For all of the bluster about self-directed investment, all the talk that it's easy to find great stocks and buy them at the right prices, most investors need at least a little help from others. Few investors place orders on their own. Almost no one can call up a great company and offer to pay $1000 for ten shares of stock. Even Warren Buffett or Carlos Slim Helú spends time negotiating, often with layers of professionals.
At any point in time, there might be thousands of people willing to sell a stock and thousands of people willing to buy. How do you put all of these people together? How do they negotiate a price? Do you need a broker to buy stocks? You need some sort of intermediary—generally markets, exchanges, and brokers.
What is a Stock Broker? What is an Investment Broker?
In the current jargon, a stock broker is an organization which employs people who carry out investments. The person who helps you buy and sell investments is an investment broker or a registered representative or a financial advisor.
An investment broker is a person who helps you buy and sell investments. These don't necessarily have to be stocks—they can be bonds, real estate, futures, options, and other investments.
Duties of Investment Brokers, Reps, and Advisors
The bare minimum a stock or investment broker must do is help you buy or sell securities (stocks, funds, bonds, options, futures, or other securities). That's it.
A broker may provide additional services, such as doing research, offering advice, or answering questions. These questions can range from "How much should I pay for a share of McDonald's?" to "What are the tax implications of buying municipal bonds?" to "What's with the sugar cane harvest in Brazil this year anyhow?" This advice is not free. Sometimes it's worth the money. Sometimes it's not.

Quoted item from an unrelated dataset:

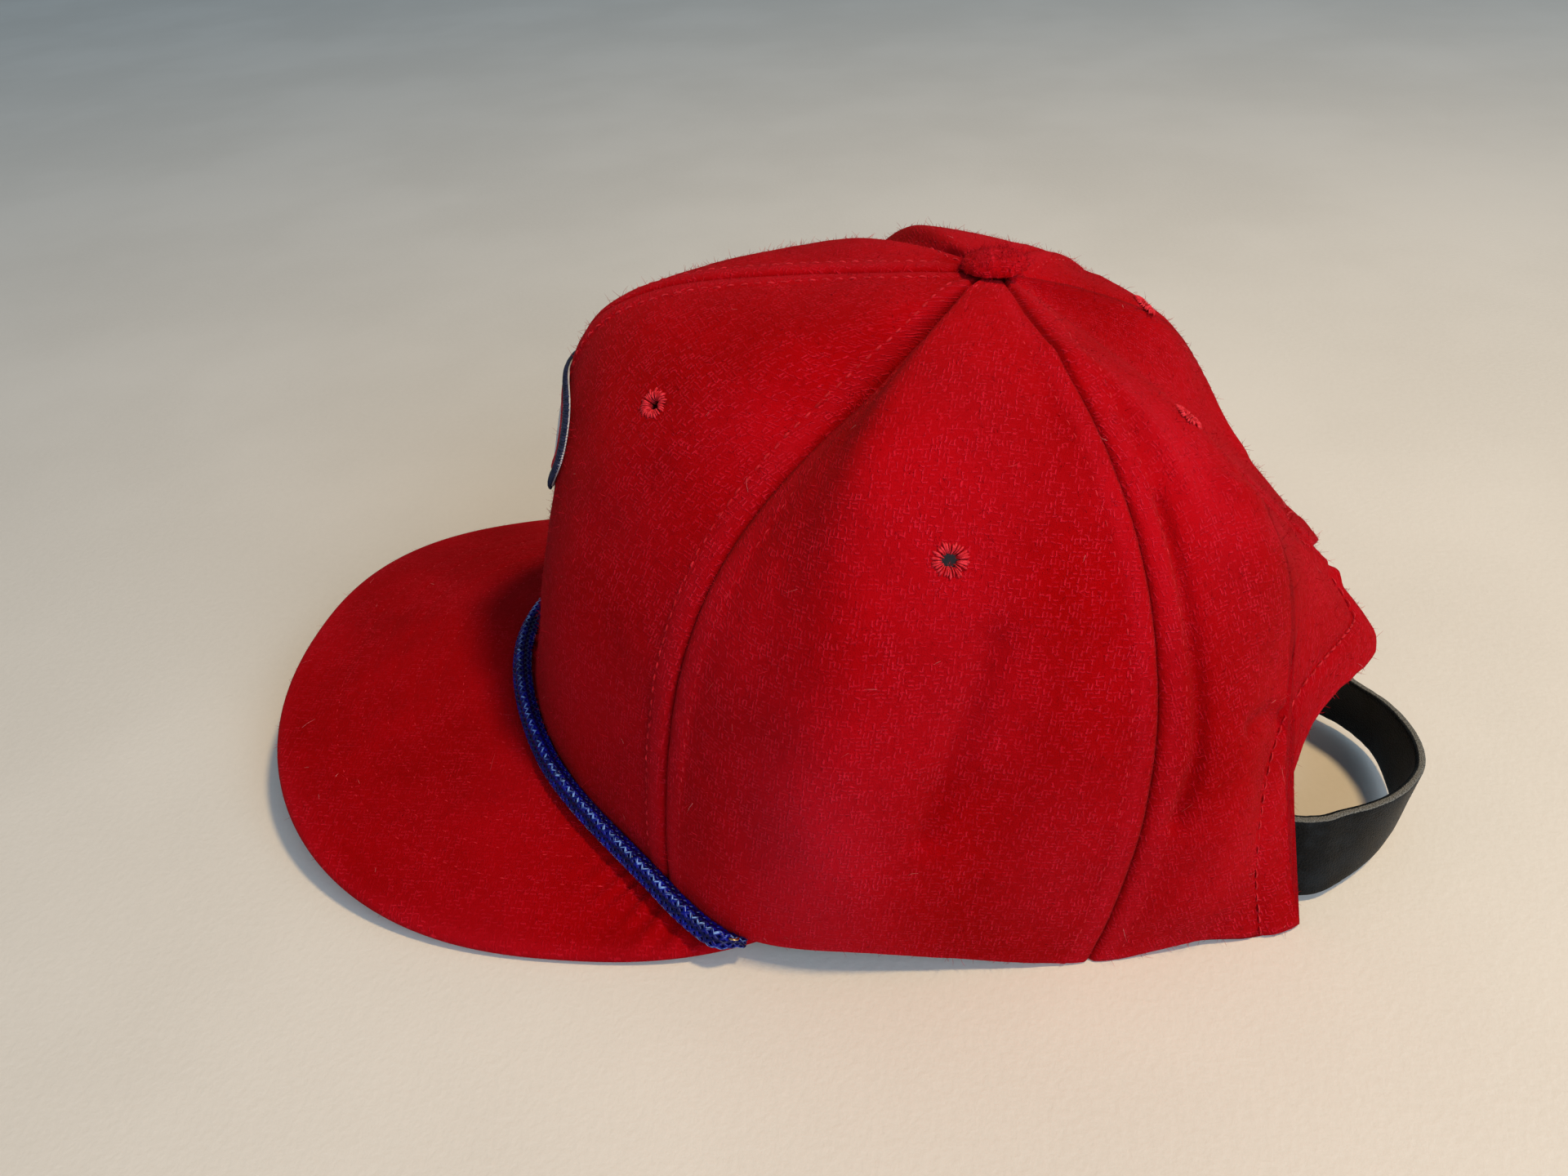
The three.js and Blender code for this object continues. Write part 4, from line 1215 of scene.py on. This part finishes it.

Brokers must follow specific regulations of the SEC (PDF link; kind of dull reading) that attempt to ensure that they keep your best financial interests in mind. That's not exactly a master class in how to be a good stock broker; think of it as the bare minimum required to be a responsible broker.
What is a Brokerage Firm?
Most brokers don't work alone. A brokerage firm is a company which employs brokers for the purpose of investing for their clients. A brokerage firm has more leverage than an individual broker due to its size. They can pool their orders, for example, to execute fewer and larger trades by serving as a mediator between their own clients.
Are these terms confusing yet? Many people use the word "broker" to refer to "brokerage".
Do You Need a Broker to Invest?
Before the Internet was available to the general public, the easiest way to buy or sell a stock was to call a stock broker at a brokerage on the telephone. You'd get a call or letter the next day telling you about your transaction.
With the Internet, it's much easier to buy or sell without ever talking to a human being. Of course, now a brokerage has to hire fewer brokers and its costs are lower. Several new brokerages started the trend of offering fewer services at deeply discounted costs: for example, buying or selling for a flat fee of $10 or less without requiring you to speak to anyone, make a call, send a letter, do anything other than indicate your intent.
Generally these days, "discount brokerage" and "online brokerage" refer to the same thing. If you read an investing book from even twenty years ago, you may find the terms a little outdated.
If you don't need guidance on your trades, you can minimize your costs by using a discount broker. Of course, many of these brokerages also offer premium services such as paid financial advice, but you can use that only if you need it. This is the easiest way to buy stock and the easiest way to sell stock shares: go to a website, click a few buttons, and you're done. Alternately get the mobile app and keep your phone/tablet/phablet out of the hands of toddlers.
The Internet has also provided much more accurate and available information on companies and their stocks: you can get news as it happens to help you make good decisions. Now you can get opinions as they happen to tempt you to make frequent and rash decisions. You don't have to wait days for stock broker advice.
Wise investors are patient. There's no need to rush. Take advantage of the wonderful opportunities the Internet provides (discount brokers, copious research), but wait for the right time to buy great companies at good prices. You don't need anyone telling you what to do; you are in charge of your own investments.